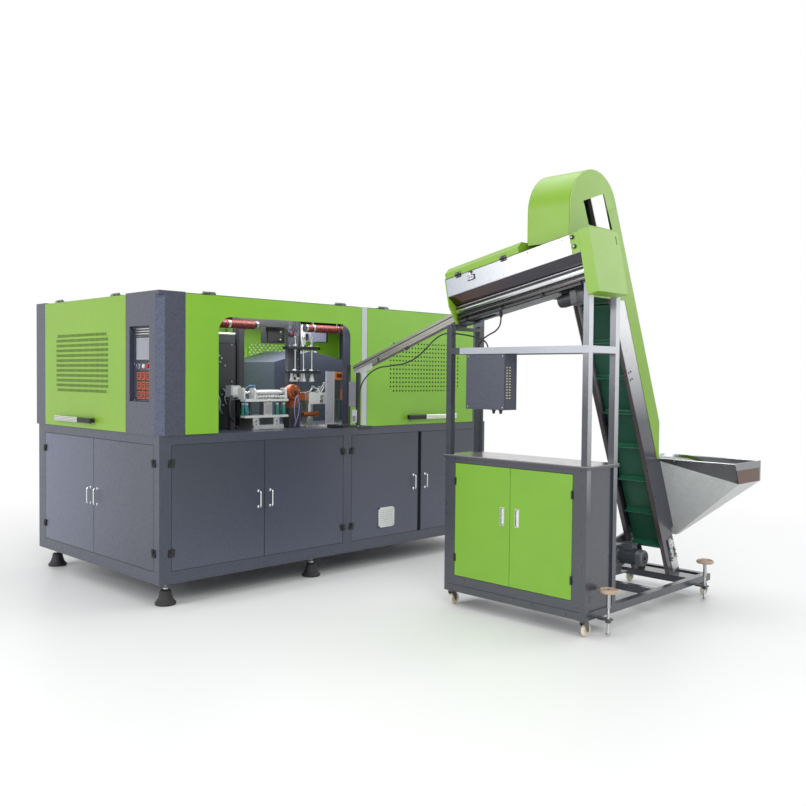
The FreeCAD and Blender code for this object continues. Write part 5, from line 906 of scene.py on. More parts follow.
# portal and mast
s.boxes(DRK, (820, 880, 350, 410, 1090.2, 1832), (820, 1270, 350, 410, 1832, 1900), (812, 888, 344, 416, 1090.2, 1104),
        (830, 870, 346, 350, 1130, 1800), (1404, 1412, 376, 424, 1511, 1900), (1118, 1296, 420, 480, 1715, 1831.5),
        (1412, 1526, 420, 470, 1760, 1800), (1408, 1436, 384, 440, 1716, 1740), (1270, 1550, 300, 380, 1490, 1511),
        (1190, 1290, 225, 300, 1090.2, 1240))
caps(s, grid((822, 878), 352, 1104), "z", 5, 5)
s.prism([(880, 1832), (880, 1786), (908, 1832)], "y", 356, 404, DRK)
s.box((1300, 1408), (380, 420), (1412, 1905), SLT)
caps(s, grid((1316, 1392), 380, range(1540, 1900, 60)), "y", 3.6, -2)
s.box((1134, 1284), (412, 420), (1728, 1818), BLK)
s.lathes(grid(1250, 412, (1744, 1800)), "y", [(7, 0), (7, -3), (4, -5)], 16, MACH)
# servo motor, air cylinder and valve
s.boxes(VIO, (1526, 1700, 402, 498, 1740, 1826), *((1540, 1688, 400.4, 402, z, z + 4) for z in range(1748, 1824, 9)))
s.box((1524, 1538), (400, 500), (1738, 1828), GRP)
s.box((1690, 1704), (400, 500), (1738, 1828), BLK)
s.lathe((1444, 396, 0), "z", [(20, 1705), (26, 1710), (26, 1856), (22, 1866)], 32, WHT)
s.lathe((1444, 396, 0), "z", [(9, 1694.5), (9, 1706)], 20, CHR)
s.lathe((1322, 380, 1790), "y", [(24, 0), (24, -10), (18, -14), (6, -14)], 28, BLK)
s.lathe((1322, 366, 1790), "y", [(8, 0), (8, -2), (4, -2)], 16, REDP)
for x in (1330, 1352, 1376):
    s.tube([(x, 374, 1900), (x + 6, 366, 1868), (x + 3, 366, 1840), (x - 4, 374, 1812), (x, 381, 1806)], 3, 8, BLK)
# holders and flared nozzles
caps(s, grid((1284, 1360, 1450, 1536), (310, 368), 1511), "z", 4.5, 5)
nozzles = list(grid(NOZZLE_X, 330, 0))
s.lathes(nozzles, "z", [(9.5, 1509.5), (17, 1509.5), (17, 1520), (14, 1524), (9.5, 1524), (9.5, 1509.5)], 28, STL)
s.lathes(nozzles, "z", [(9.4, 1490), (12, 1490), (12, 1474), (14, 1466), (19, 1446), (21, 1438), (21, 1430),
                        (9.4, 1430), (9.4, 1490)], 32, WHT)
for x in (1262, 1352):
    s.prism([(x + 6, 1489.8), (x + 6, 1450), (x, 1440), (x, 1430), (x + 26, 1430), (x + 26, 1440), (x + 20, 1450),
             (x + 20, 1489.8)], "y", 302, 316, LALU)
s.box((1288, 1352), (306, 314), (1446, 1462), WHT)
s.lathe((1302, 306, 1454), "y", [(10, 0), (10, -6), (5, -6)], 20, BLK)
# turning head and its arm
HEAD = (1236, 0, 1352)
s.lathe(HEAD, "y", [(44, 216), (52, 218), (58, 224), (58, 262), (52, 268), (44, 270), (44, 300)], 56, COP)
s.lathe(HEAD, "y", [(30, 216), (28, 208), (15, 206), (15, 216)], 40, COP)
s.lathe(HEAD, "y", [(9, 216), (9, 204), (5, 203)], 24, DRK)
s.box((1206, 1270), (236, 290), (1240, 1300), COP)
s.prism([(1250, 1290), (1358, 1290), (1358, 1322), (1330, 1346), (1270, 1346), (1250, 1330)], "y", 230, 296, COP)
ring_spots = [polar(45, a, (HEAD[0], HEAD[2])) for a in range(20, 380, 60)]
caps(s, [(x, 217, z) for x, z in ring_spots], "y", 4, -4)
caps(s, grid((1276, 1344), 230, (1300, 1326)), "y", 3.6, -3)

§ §

Recopy all the lines exactly as they appear.

*WORKED SOLUTION*:
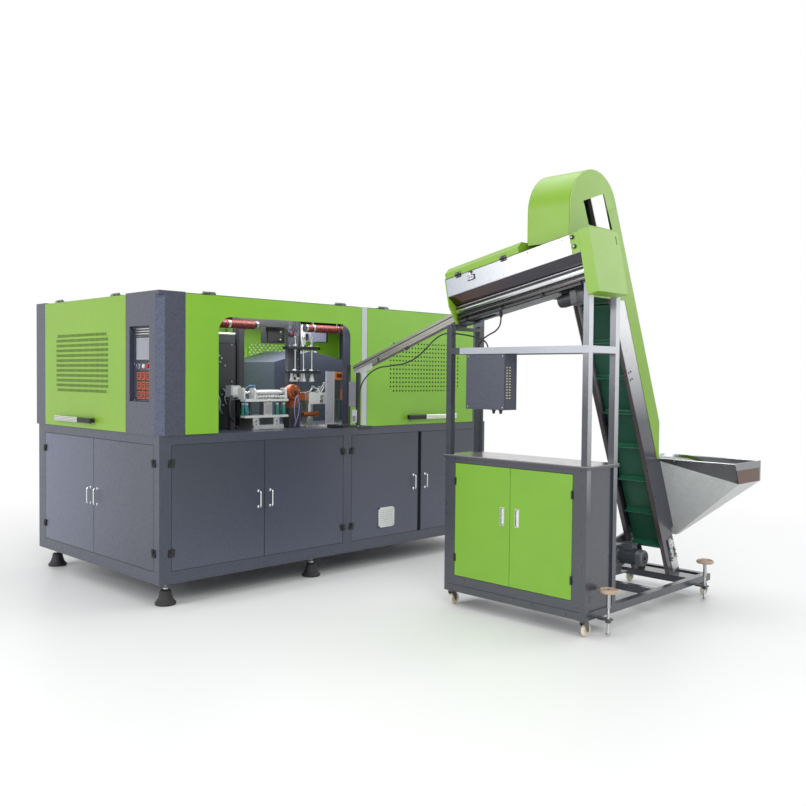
The FreeCAD and Blender code for this object continues. Write part 5, from line 906 of scene.py on. More parts follow.
# portal and mast
s.boxes(DRK, (820, 880, 350, 410, 1090.2, 1832), (820, 1270, 350, 410, 1832, 1900), (812, 888, 344, 416, 1090.2, 1104),
        (830, 870, 346, 350, 1130, 1800), (1404, 1412, 376, 424, 1511, 1900), (1118, 1296, 420, 480, 1715, 1831.5),
        (1412, 1526, 420, 470, 1760, 1800), (1408, 1436, 384, 440, 1716, 1740), (1270, 1550, 300, 380, 1490, 1511),
        (1190, 1290, 225, 300, 1090.2, 1240))
caps(s, grid((822, 878), 352, 1104), "z", 5, 5)
s.prism([(880, 1832), (880, 1786), (908, 1832)], "y", 356, 404, DRK)
s.box((1300, 1408), (380, 420), (1412, 1905), SLT)
caps(s, grid((1316, 1392), 380, range(1540, 1900, 60)), "y", 3.6, -2)
s.box((1134, 1284), (412, 420), (1728, 1818), BLK)
s.lathes(grid(1250, 412, (1744, 1800)), "y", [(7, 0), (7, -3), (4, -5)], 16, MACH)
# servo motor, air cylinder and valve
s.boxes(VIO, (1526, 1700, 402, 498, 1740, 1826), *((1540, 1688, 400.4, 402, z, z + 4) for z in range(1748, 1824, 9)))
s.box((1524, 1538), (400, 500), (1738, 1828), GRP)
s.box((1690, 1704), (400, 500), (1738, 1828), BLK)
s.lathe((1444, 396, 0), "z", [(20, 1705), (26, 1710), (26, 1856), (22, 1866)], 32, WHT)
s.lathe((1444, 396, 0), "z", [(9, 1694.5), (9, 1706)], 20, CHR)
s.lathe((1322, 380, 1790), "y", [(24, 0), (24, -10), (18, -14), (6, -14)], 28, BLK)
s.lathe((1322, 366, 1790), "y", [(8, 0), (8, -2), (4, -2)], 16, REDP)
for x in (1330, 1352, 1376):
    s.tube([(x, 374, 1900), (x + 6, 366, 1868), (x + 3, 366, 1840), (x - 4, 374, 1812), (x, 381, 1806)], 3, 8, BLK)
# holders and flared nozzles
caps(s, grid((1284, 1360, 1450, 1536), (310, 368), 1511), "z", 4.5, 5)
nozzles = list(grid(NOZZLE_X, 330, 0))
s.lathes(nozzles, "z", [(9.5, 1509.5), (17, 1509.5), (17, 1520), (14, 1524), (9.5, 1524), (9.5, 1509.5)], 28, STL)
s.lathes(nozzles, "z", [(9.4, 1490), (12, 1490), (12, 1474), (14, 1466), (19, 1446), (21, 1438), (21, 1430),
                        (9.4, 1430), (9.4, 1490)], 32, WHT)
for x in (1262, 1352):
    s.prism([(x + 6, 1489.8), (x + 6, 1450), (x, 1440), (x, 1430), (x + 26, 1430), (x + 26, 1440), (x + 20, 1450),
             (x + 20, 1489.8)], "y", 302, 316, LALU)
s.box((1288, 1352), (306, 314), (1446, 1462), WHT)
s.lathe((1302, 306, 1454), "y", [(10, 0), (10, -6), (5, -6)], 20, BLK)
# turning head and its arm
HEAD = (1236, 0, 1352)
s.lathe(HEAD, "y", [(44, 216), (52, 218), (58, 224), (58, 262), (52, 268), (44, 270), (44, 300)], 56, COP)
s.lathe(HEAD, "y", [(30, 216), (28, 208), (15, 206), (15, 216)], 40, COP)
s.lathe(HEAD, "y", [(9, 216), (9, 204), (5, 203)], 24, DRK)
s.box((1206, 1270), (236, 290), (1240, 1300), COP)
s.prism([(1250, 1290), (1358, 1290), (1358, 1322), (1330, 1346), (1270, 1346), (1250, 1330)], "y", 230, 296, COP)
ring_spots = [polar(45, a, (HEAD[0], HEAD[2])) for a in range(20, 380, 60)]
caps(s, [(x, 217, z) for x, z in ring_spots], "y", 4, -4)
caps(s, grid((1276, 1344), 230, (1300, 1326)), "y", 3.6, -3)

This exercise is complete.